Task requirements: Determine the number of lines where "axes" occurs and reply with that number by itself.

Collected data:
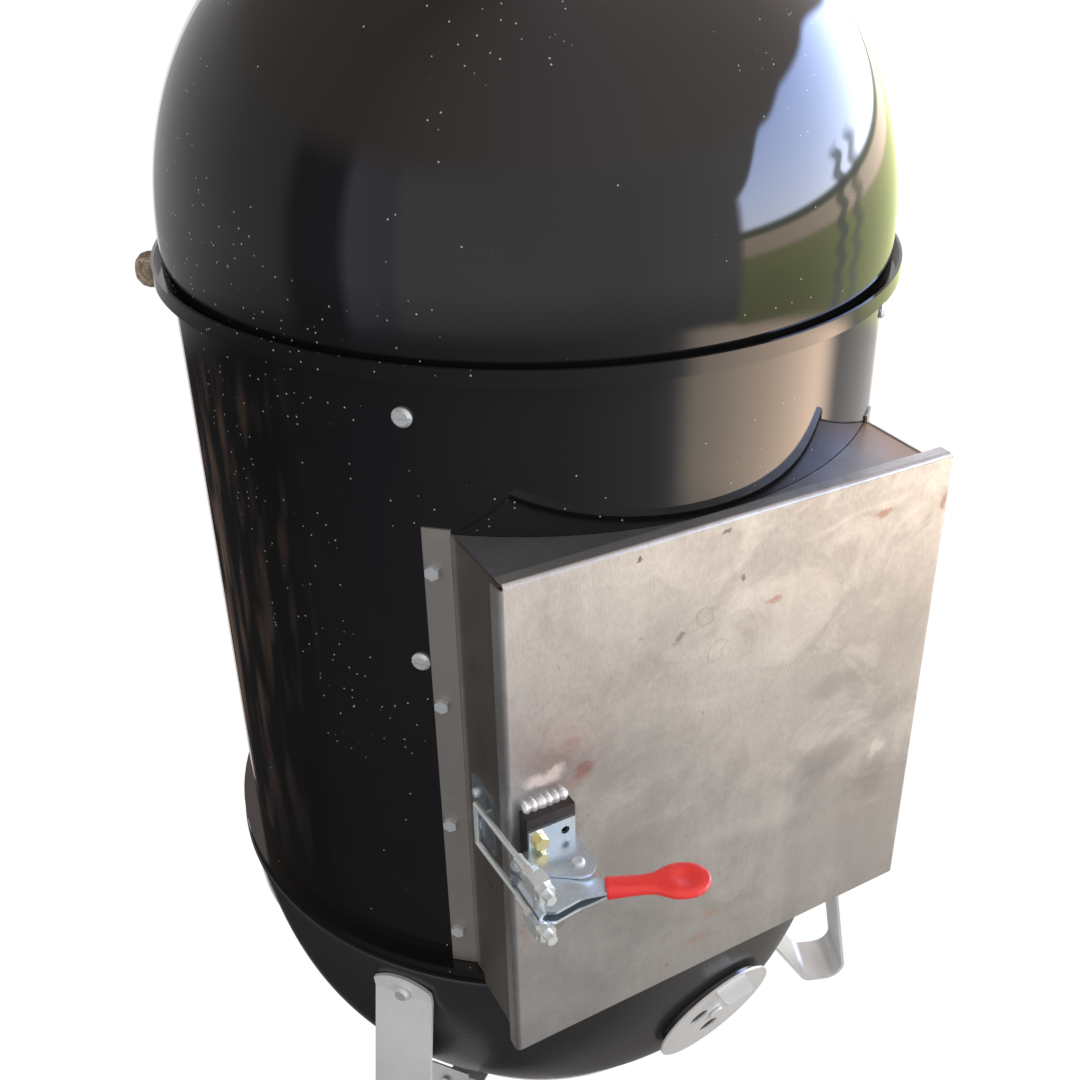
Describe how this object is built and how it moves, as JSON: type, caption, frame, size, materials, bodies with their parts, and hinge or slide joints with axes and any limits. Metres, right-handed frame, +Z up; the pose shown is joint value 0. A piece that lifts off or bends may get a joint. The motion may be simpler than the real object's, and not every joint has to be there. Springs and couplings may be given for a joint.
{
  "type": "vertical water smoker",
  "caption": "Upright bullet-shaped charcoal water smoker on strip legs, with stacked grates over a water pan and a boxed side door closed by an over-centre latch.",
  "frame": {"origin": "on the floor under the middle of the whole smoker's box, so the barrel's axis passes 13 mm to -X and 24 mm to +Y of it", "axes": "+Z up along the barrel, the loading door faces -Y, its latch is on the -X side and its hinges on the +X side"},
  "size_m": [0.5154, 0.6137, 1.036],
  "materials": {
    "enamel_bowl": "semi-matt black enamel",
    "enamel_gloss": "gloss black enamel with fine pale specks",
    "aluminium": "satin",
    "zinc": "zinc plated",
    "zinc_blue": "blue zinc plated",
    "zinc_yellow": "yellow zinc plated steel",
    "mild_steel": "bare mild steel with blotches and rust specks",
    "wire": "plated wire",
    "pan_enamel": "gloss enamel",
    "cork": "mottled brown stopper",
    "red_grip": "dipped vinyl",
    "nylon": "glass-filled nylon",
    "weld": "weld bead",
    "steel_dark": "dark scaled steel"
  },
  "bodies": {
    "base": {"charcoal_bowl": "enamel_bowl", "damper_rivets": "aluminium", "leg_1": "aluminium", "leg_2": "aluminium", "leg_3": "aluminium", "leg_bolts": "zinc", "leg_nuts": "zinc", "heat_shield": "aluminium", "shield_bolts": "zinc"},
    "vent_1": {"bowl_damper_1": "aluminium"},
    "vent_2": {"bowl_damper_2": "aluminium"},
    "vent_3": {"bowl_damper_3": "aluminium"},
    "coal_grate": {"charcoal_grate": "wire"},
    "coal_ring": {"charcoal_ring": "zinc"},
    "barrel_body": {"barrel": "enamel_gloss", "probe_plug": "cork", "frame_left": "mild_steel", "frame_right": "mild_steel", "frame_top": "mild_steel", "frame_bottom": "mild_steel", "flange_bolts": "zinc", "flange_nuts": "zinc", "grate_strap_1": "zinc", "grate_strap_2": "zinc", "grate_strap_3": "zinc", "grate_strap_4": "zinc", "strap_bolts": "zinc", "strap_nuts": "zinc", "hinge_frame_leaves": "mild_steel", "hinge_pins": "zinc", "keeper": "zinc_blue", "keeper_screws": "zinc"},
    "pan": {"water_pan": "pan_enamel"},
    "grate_low": {"lower_grate": "wire"},
    "grate_up": {"upper_grate": "wire"},
    "lid_body": {"lid": "enamel_gloss", "lid_damper_rivet": "aluminium", "lid_handle_posts": "zinc", "lid_handle_grip": "nylon", "lid_handle_nuts": "zinc", "thermometer": "zinc", "thermometer_nut": "zinc"},
    "lid_vent": {"lid_damper": "aluminium"},
    "door": {"door_panel": "mild_steel", "hinge_door_leaves": "mild_steel", "latch_pad": "steel_dark", "weld_bead": "weld", "latch_base": "zinc_blue", "latch_bolt": "zinc_yellow", "latch_rivets": "zinc"},
    "lever": {"latch_lever": "zinc_blue", "latch_grip": "red_grip"},
    "hook": {"latch_cross_pin": "zinc", "latch_u_bolt": "zinc", "latch_rod_nuts": "zinc"}
  },
  "joints": [
    {"name": "barrel_lift", "type": "slide", "parent": "base", "child": "barrel_body", "axis": [0, 0, 1], "range_m": [0, 0.1]},
    {"name": "lid_lift", "type": "slide", "parent": "barrel_body", "child": "lid_body", "axis": [0, 0, 1], "range_m": [0, 0.15]},
    {"name": "lid_vent_turn", "type": "hinge", "parent": "lid_body", "child": "lid_vent", "pos_m": [0.0864, 0.10741, 0.9584], "axis": [0.3851, 0.3231, 0.8645], "range_deg": [-60, 60]},
    {"name": "vent_1_turn", "type": "hinge", "parent": "base", "child": "vent_1", "pos_m": [0.01058, -0.20037, 0.201], "axis": [0.0998, -0.9493, -0.2981], "range_deg": [-60, 60]},
    {"name": "vent_2_turn", "type": "hinge", "parent": "base", "child": "vent_2", "pos_m": [0.16952, 0.15661, 0.201], "axis": [0.7722, 0.5611, -0.2981], "range_deg": [-60, 60]},
    {"name": "vent_3_turn", "type": "hinge", "parent": "base", "child": "vent_3", "pos_m": [-0.2191, 0.11576, 0.201], "axis": [-0.872, 0.3882, -0.2981], "range_deg": [-60, 60]},
    {"name": "coal_grate_lift", "type": "slide", "parent": "base", "child": "coal_grate", "axis": [0, 0, 1], "range_m": [0, 0.05]},
    {"name": "coal_ring_lift", "type": "slide", "parent": "coal_grate", "child": "coal_ring", "axis": [0, 0, 1], "range_m": [0, 0.08]},
    {"name": "pan_lift", "type": "slide", "parent": "barrel_body", "child": "pan", "axis": [0, 0, 1], "range_m": [0, 0.02]},
    {"name": "grate_low_lift", "type": "slide", "parent": "barrel_body", "child": "grate_low", "axis": [0, 0, 1], "range_m": [0, 0.1]},
    {"name": "grate_up_lift", "type": "slide", "parent": "barrel_body", "child": "grate_up", "axis": [0, 0, 1], "range_m": [0, 0.03]},
    {"name": "door_swing", "type": "hinge", "parent": "barrel_body", "child": "door", "pos_m": [0.1458, -0.2164, 0.5], "axis": [0, 0, 1], "range_deg": [0, 110]},
    {"name": "latch_lever_turn", "type": "hinge", "parent": "door", "child": "lever", "pos_m": [-0.164, -0.2426, 0.4657], "axis": [0, 0, -1], "range_deg": [0, 95]},
    {"name": "latch_hook_turn", "type": "hinge", "parent": "lever", "child": "hook", "pos_m": [-0.1675, -0.2716, 0.47], "axis": [0, 0, -1], "range_deg": [-95, 0]}
  ],
  "couplings": [
    {"joint": "latch_hook_turn", "follows": "latch_lever_turn", "ratio": -1}
  ]
}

Task output: 2